Now, I have also talked with non-absolutists (as I will refer to them here) who have said that such-and-such act is or was wrong or evil. My response then becomes, Well, how do you do know? By what standard do you compare such an act to determine its level of good or evil, or its degree of rightness or wrongness? For anything to be considered in terms of morality (and the need to conceive of the world in such terms is obvious and necessary and inherent in all men, as evidenced by the natural inclination to establish rules and laws in order to keep the peace), there must be an absolute standard by which that morality can be measured. In the world of weights and measures, for instance, there are standards for all units – an object measured out to be the standard for the gram, or the liter, or the centimeter, etc. All all larger units are based upon these smaller, more basic standards so that measurement around the world may be consistent and uniform. It is the same with truth and morality. The rub seems to come in because these are more abstract concepts, not observable through any of the five senses.
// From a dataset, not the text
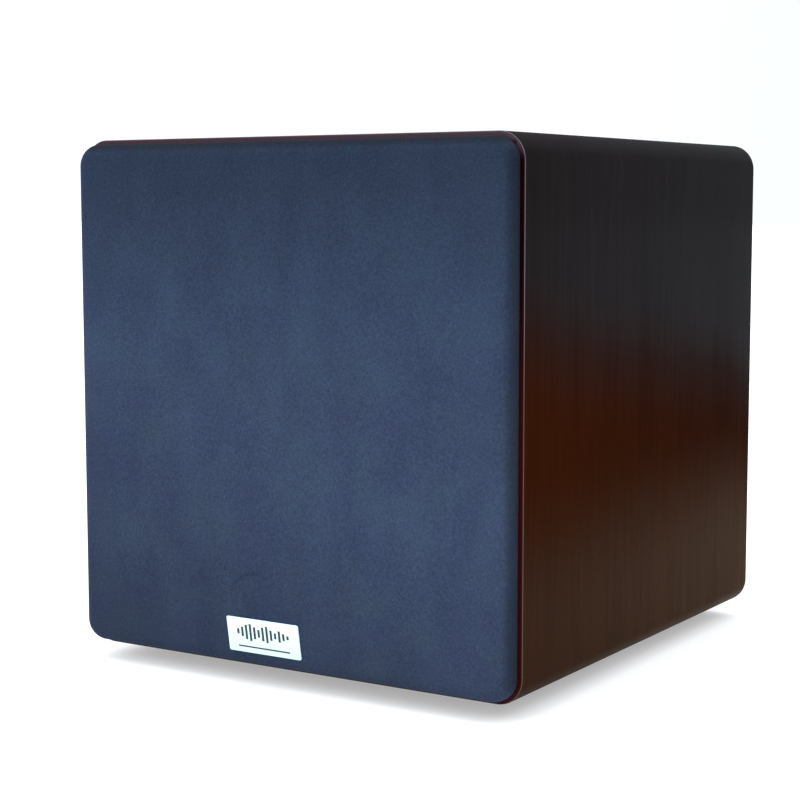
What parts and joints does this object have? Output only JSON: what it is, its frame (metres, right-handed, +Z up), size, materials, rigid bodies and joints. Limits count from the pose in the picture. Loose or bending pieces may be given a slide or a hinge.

Yet the world functions in terms of morality, as it must in order to prevent its descent into anarachy and chaos.

So, there must be some standard for truth that is knowable and attainable and that can be standardized across the entire population. Men have tried using rationality as a basis for determining truth, and ultimately they are able only to return to the self as a standard, since that is the very origin of the rational mind, themselves a shifting morass of thoughts, ideas, emotions, and opinions. It should be obvious that this is not an ideal reference point due to that very continuous shift. Therefore, the standard of truth must lie elsewhere.

Science itself is not an adequate standard of truth. It is an ever-changing source of knowledge as its observations become more acute and the knowledge gleaned from its studied more comprehensive. And science addresses only those things that are directly observable; there is no ability for it to address the truth of good and evil, moral and immoral, those concepts that are often most necessary for the daily exercise of living. Therefore, the standard of truth must lie elsewhere.

Creation is not equipped to answer the truth of good and evil, to establish standards of moral and immoral, much for the same reasons as science cannot. Creation is observable and supplies only those truths that we can see, even though we may not be able to understand them fully. It has no voice to speak to the abstract, to the intellectual knowledge that governs the behavior of men. Therefore, the standard of truth must lie elsewhere.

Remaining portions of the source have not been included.